The solution uses a greedy algorithm to construct the string. Here’s how it works, step by step:
  • Track the counts: Start with the given numbers of 'a' and 'b'.
  • Build incrementally: At each step, decide which letter to add next based on which one has more remaining, but never allow three of the same letter in a row.
  • Preventing triples: If adding a letter would create three consecutive of that letter, you must add the other letter instead (if available).
  • Greedy choice: When possible, add two of the letter that has more left, then one of the other. This helps balance the counts and avoids getting stuck.
  • Continue until done: Repeat the process until both counts reach zero.
This approach ensures that you always make a safe move and never create an invalid substring, while also using up all your letters efficiently.

Example Walkthrough

Let's take a = 4 and b = 2 as an example.
  • Start: a = 4, b = 2, result = ""
  • a > b, so add "aa" (now a = 2, b = 2, result = "aa")
  • Now, add "b" (a = 2, b = 1, result = "aab")
  • a > b again, so add "aa" (a = 0, b = 1, result = "aabaa")
  • Finally, add "b" (a = 0, b = 0, result = "aabaab")
At each step, we make sure not to add a third 'a' or 'b' in a row.
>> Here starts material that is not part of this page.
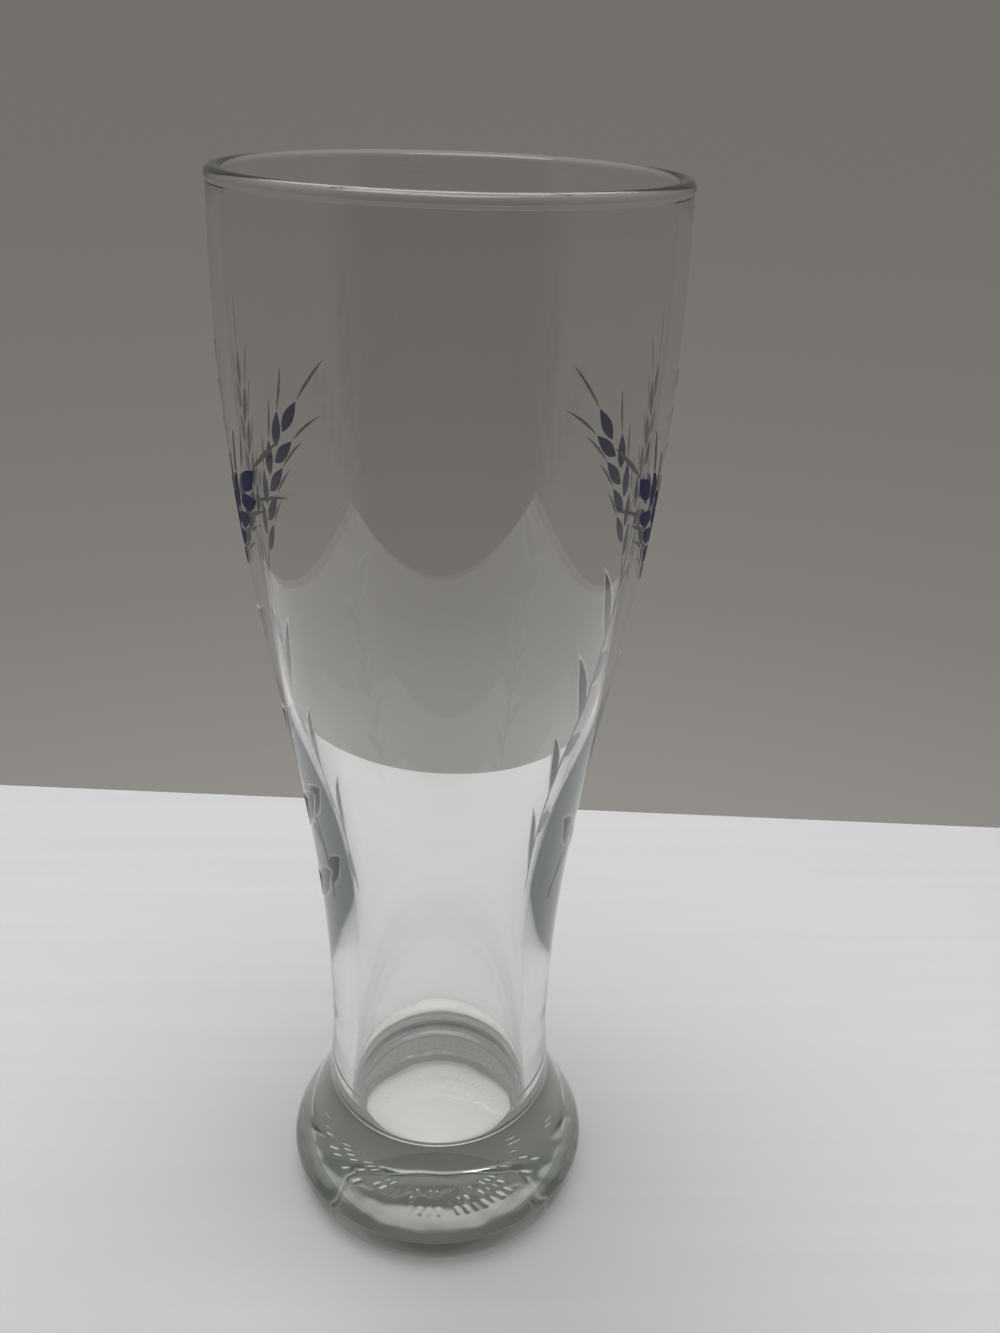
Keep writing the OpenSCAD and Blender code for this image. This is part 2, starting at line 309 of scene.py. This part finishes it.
edge_round = 0.0009

bowl_r = rim_r - bead_proud
bead_w = rim_wall + 2 * bead_proud
wall_top = rim_h - bead_h
floor_h = crease_h - floor_drop
well_r = crease_r - low_wall
hollow_r = ring_r - ring_w


def cubic(a, b, c, d, t):
    return (1 - t) ** 3 * a + 3 * (1 - t) ** 2 * t * b + 3 * (1 - t) * t * t * c + t ** 3 * d


def steps(count):
    return [i / count for i in range(count + 1)]


def curve(start, start_pull, end_pull, end, count):
    """Points along the curve that leaves start towards its pull and comes to end from its own."""
    return [cubic(start, start_pull, end_pull, end, t) for t in steps(count)]


def arc(centre, half_w, half_h, start, end, count):
    """Points along an ellipse, from one angle to another in degrees, counted from its right."""
    angles = [math.radians(start + (end - start) * share) for share in steps(count)]
    return [centre + Vector((half_w * math.cos(a), half_h * math.sin(a))) for a in angles]


def dish(radius, depth, r):
    """Height over its edge of a shallow dish of that radius and depth, at r from its centre."""
    sphere = (radius * radius + depth * depth) / (2 * depth)
    return math.sqrt(sphere * sphere - r * r) - (sphere - depth)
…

The final string "aabaab" contains exactly 4 'a's and 2 'b's, and has no "aaa" or "bbb" substrings.

Time and Space Complexity

  • Brute-force approach: Generating all permutations would take O((a+b)!) time and space, which is infeasible for large inputs.
  • Optimized greedy approach: We only loop up to a+b times, once for each letter added, so the time complexity is O(a+b). The space complexity is also O(a+b), since we store the result string of that length.
The greedy approach is efficient and works well even for large values of a and b.

Summary

This problem is a classic example of using a greedy strategy to build a string under specific constraints. By always choosing the most plentiful letter—unless it would create three in a row—we efficiently construct a valid string without "aaa" or "bbb". The solution is elegant because it doesn't backtrack or brute-force, but always makes a safe, optimal choice at each step, ensuring correctness and efficiency.